The Labor Department said earlier this month that productivity, which measures hourly output per worker, dropped at a 0.5% annual rate in the April-June period. That followed a decline of 0.6% in the 1Q and -1.7% in the 4Q of last year. It was the third consecutive quarterly decline, the longest such stretch of declines since 1979. Over the last 12 months ended June, worker productivity fell 0.4%, the fastest year-over-year pace of decline in three years.
After rising rapidly in the 1990s as computers made workers more efficient, productivity has fallen as companies have been reluctant to invest in new equipment in the past several years, given the outlook for sluggish economic growth globally. Productivity has increased at an annual rate of less than 1.0% in each of the last five years, less than half the historical rate.
The latest government revisions to worker data going back to 2013 also confirmed the softening productivity trend, even though strong employment gains have helped to raise output overall with US payrolls growing by more than 500,000 jobs in June and July combined.
The reason the economy has still been able to expand modestly is because of the strong labor market. Firms are hiring people at a reasonably healthy rate, as evidenced by the very low unemployment rate (4.9%), but most economists say this can’t last because weak productivity signals a further deterioration in corporate profit margins going forward.
The current trend of falling worker output is a serious problem because in the long-run higher incomes and rising living standards depend on rising productivity. So are we destined for lower incomes and falling living standards? Maybe, but there are some outstanding questions. Let’s first take a look at the relationship between worker productivity and incomes and living standards.
How Productivity Affects the Economy, Incomes & Living Standards
Over the long haul, technological progress raises productivity, which in turn generates higher wages and living standards. The question is, can we continue to increase productivity indefinitely? The answer is YES, assuming that technology continues to advance as it has over the last century or longer.
Productivity, therefore, is really one of the main numbers in the economy that we unambiguously want to be going up. Even if you don’t want people to be consuming so much (inflation fears), you still want this number going up – because it means that people can take more leisure time (vacations, etc.) while still producing the same amount of goods and services.
For many years, economy-wide productivity growth and wage growth have tended to have a one-to-one relationship. When productivity rose rapidly, as it did in the period from 1945 to 1973, wages also rose rapidly. When productivity growth flattened out, as it did between 1973 and 1995, wage growth also stagnated.

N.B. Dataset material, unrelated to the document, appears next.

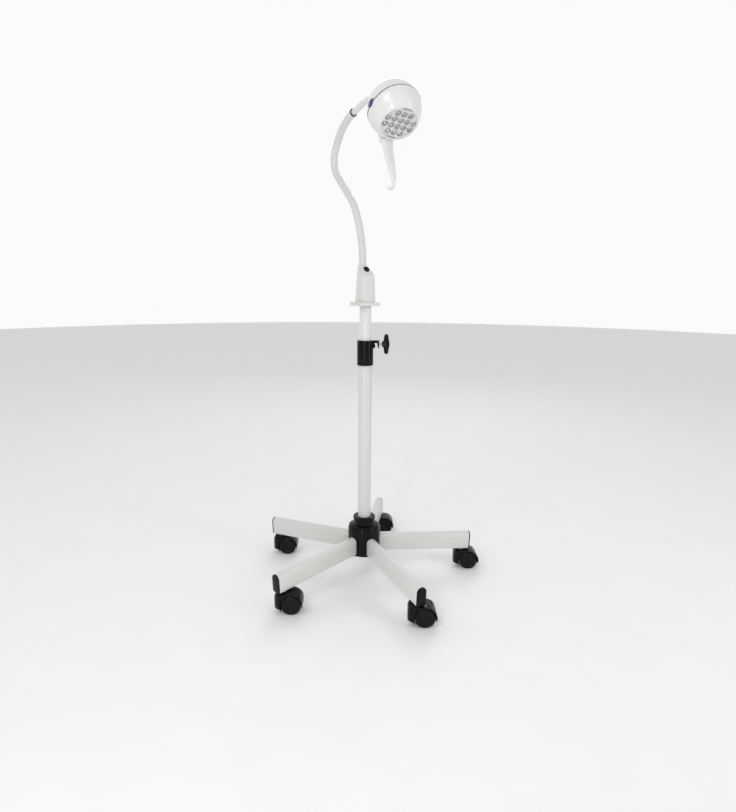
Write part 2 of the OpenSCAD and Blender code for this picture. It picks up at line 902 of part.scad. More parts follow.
// Side is -1 or 1 along the head's own X
module head_button(side) {
    color([0.35, 0.24, 0.45]) in_head() intersection() {
        oval_bar(side, 0, head_r - oval_depth, head_r + 4);
        sphere(head_r + oval_proud, $fn = 128);
    }
}

// Outline with two rounded outer corners, standing on y = 0
module round_front(w, d, corner) {
    translate([-w / 2 + corner, 0]) square([w - 2 * corner, d]);
    translate([-w / 2, 0]) square([w, d - corner]);
    for (side = [-1, 1]) translate([side * (w / 2 - corner), d - corner]) circle(corner);
}

// Block that carries the handle, low on the head's side
module socket_form() {
    translate([0, handle_y - socket_d + socket_out, handle_top_z])
        linear_extrude(socket_len) round_front(socket_w, socket_d, socket_corner);
}

module handle_socket() {
    color([0.94, 0.94, 0.93]) in_head() difference() {
        socket_form();
        translate([0, handle_y, handle_top_z - eps])
            cylinder(d = handle_pin_d + 2 * run_gap, h = handle_pin_len + pin_play + eps);
    }
}

module handle() {
    tip_y = handle_y + handle_len * sin(handle_lean);
    tip_z = handle_top_z - handle_len * cos(handle_lean);
    grip = [0, handle_y + grip_out, handle_top_z - grip_down];
    color([0.93, 0.93, 0.92]) in_head() {
        translate([0, handle_y, handle_top_z - pin_root])
            cylinder(d = handle_pin_d, h = handle_pin_len + pin_root);
        hull() {
            translate([0, handle_y, handle_top_z - handle_cap_t - free_gap])
                linear_extrude(handle_cap_t) square(handle_cap, center = true);
            translate(grip) sphere(grip_d / 2, $fn = 32);
        }
        hull() {
            translate(grip) sphere(grip_d / 2, $fn = 32);
            translate([0, tip_y, tip_z]) sphere(hook_d / 2 - hook_step, $fn = 32);
        }
        translate([0, tip_y + hook_r, tip_z]) rotate([90, 0, 90]) rotate([0, 0, 180])
            rotate_extrude(angle = hook_turn) translate([hook_r, 0]) circle(d = hook_d);
        translate([0, tip_y + hook_r - hook_r * cos(hook_turn), tip_z - hook_r * sin(hook_turn)])
            sphere(hook_d / 2 - hook_step);
    }
}

hub();
lower_tube();
leg(0);  // leg_1
leg(1);  // leg_2
leg(2);  // leg_3
leg(3);  // leg_4
leg(4);  // leg_5
leg_caps();
caster_stems();
leg_bolts();
clamp_collar();
clamp_nut();
caster_hood(0);  // caster_hood_1
caster_hood(1);  // caster_hood_2
caster_hood(2);  // caster_hood_3
caster_hood(3);  // caster_hood_4
caster_hood(4);  // caster_hood_5
caster_axle(0);  // caster_axle_1
caster_axle(1);  // caster_axle_2
caster_axle(2);  // caster_axle_3
caster_axle(3);  // caster_axle_4
caster_axle(4);  // caster_axle_5
wheel(0, 1);  // wheel_1_left
wheel(1, 1);  // wheel_2_left
wheel(2, 1);  // wheel_3_left
wheel(3, 1);  // wheel_4_left
wheel(4, 1);  // wheel_5_left
wheel(0, -1);  // wheel_1_right
wheel(1, -1);  // wheel_2_right
wheel(2, -1);  // wheel_3_right
wheel(3, -1);  // wheel_4_right
wheel(4, -1);  // wheel_5_right
clamp_pad();
clamp_stud();
clamp_knob();
upper_tube();
slide_plug();
arm_spigot();
base_flange();
base_housing();
driver_board();
cable_grommet();
power_button();
neck_link_1();
neck_link_2();
neck_link_3();
neck_link_4();
swivel_ring();
arm_tube();
front_shell();
rear_shell();
seam_band();
window_plate();
lens_plate();
led_board();
heat_sink();
head_button(-1);  // head_button_left
head_button(1);  // head_button_right
handle_socket();
handle();
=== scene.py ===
"""Looks of the mobile examination light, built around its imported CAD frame.

Lengths are in metres. MM turns a size in millimetres into metres.
"""

import json
import math

import bmesh
import bpy
from mathutils import Matrix, Vector


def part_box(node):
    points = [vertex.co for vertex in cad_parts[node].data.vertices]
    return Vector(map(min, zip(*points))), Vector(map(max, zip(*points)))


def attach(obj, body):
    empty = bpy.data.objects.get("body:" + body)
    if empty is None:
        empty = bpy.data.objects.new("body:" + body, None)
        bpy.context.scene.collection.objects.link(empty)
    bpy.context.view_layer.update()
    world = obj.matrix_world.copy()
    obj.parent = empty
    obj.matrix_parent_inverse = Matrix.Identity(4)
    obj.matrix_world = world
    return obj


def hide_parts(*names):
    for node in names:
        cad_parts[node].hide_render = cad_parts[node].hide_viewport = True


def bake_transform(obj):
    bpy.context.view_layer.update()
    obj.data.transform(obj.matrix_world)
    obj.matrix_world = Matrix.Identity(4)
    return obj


MM = 0.001

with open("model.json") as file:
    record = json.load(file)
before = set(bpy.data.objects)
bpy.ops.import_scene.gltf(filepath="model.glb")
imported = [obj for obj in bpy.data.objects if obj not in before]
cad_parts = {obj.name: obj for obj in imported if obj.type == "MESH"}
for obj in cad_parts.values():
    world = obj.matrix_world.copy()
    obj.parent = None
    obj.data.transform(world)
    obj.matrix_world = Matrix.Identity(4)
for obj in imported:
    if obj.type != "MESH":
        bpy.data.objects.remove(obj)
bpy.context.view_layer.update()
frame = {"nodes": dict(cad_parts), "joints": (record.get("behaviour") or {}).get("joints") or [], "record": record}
RECORD = frame["record"]
NODES = frame["nodes"]
JOINTS = {joint["name"]: joint for joint in frame["joints"]}
BODY_OF = {node: body for body, nodes in RECORD["behaviour"]["bodies"].items() for node in nodes}
SLOT_OF = {part["node"]: part["material_slot"] for part in RECORD["subparts"]}

# ---------- camera, floor and light ----------

CAMERA_AT = Vector((-0.7585, -1.3138, 0.814))
CAMERA_HEADING = math.radians(30.31)
CAMERA_PITCH = math.radians(12.5)
CAMERA_ROLL = math.radians(0.416)
CAMERA_LENS = 26.17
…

Yet in the US over the past 20 years, the tight relationship between productivity growth and wage growth has broken down. Wage growth has fallen behind productivity growth. Economists debate why this breakdown has happened, and how long the situation might last.
Some point to the rising cost of non-wage benefits, such as health insurance, which employers have increasingly provided to their workers in recent decades. Others point to the fact that we’ve had two severe recessions since 2000 as the reason for sluggish wage growth.
But none deny that, over the long-term, a healthy rate of productivity growth is a requirement for a further rise in living standards. Or that an anemic rate of productivity growth is a recipe for stagnation and class conflict.
For example, between 1947 and 1973, output per hour (the standard measure of labor productivity) rose at an annual rate of about 3%. Then, between 1974 and 1995, the rate of productivity growth fell by half, to 1.5%. Not coincidentally, this was the period when wage growth started to stagnate.
Things started to improve after 1995. For a decade or so, perhaps owing to the development of the Internet, the rate of productivity growth returned to about 3%, and wages started to rise again. Optimists predicted a bright future – one that unfortunately didn’t materialize.
Possible Reasons For the Decline in US Worker Productivity
Since 2007, the annual rate of productivity growth has averaged only about 1.3%. Since 2010, it has been even lower, at about 0.5%. According to the latest figures, in the twelve months that ended in June, the growth rate of output per hour was negative 0.4%. So what could be the causes of this serious trend?
Before we get to that, I should mention that the decline in worker productivity hasn’t been restricted to the United States. Something similar has happened in countries like Japan, Germany, France and the United Kingdom. Whatever is driving the slowdown in productivity growth, it appears to be affecting the advanced world as a whole.
One likely explanation for the global decline in productivity is the decline in business investment spending (capital expenditures) on such things as plants, equipment, tooling, hardware, software and other technology. Since the Great Recession, many businesses have been scrimping on capital investments, preferring to hoard cash or spend it on stock buybacks.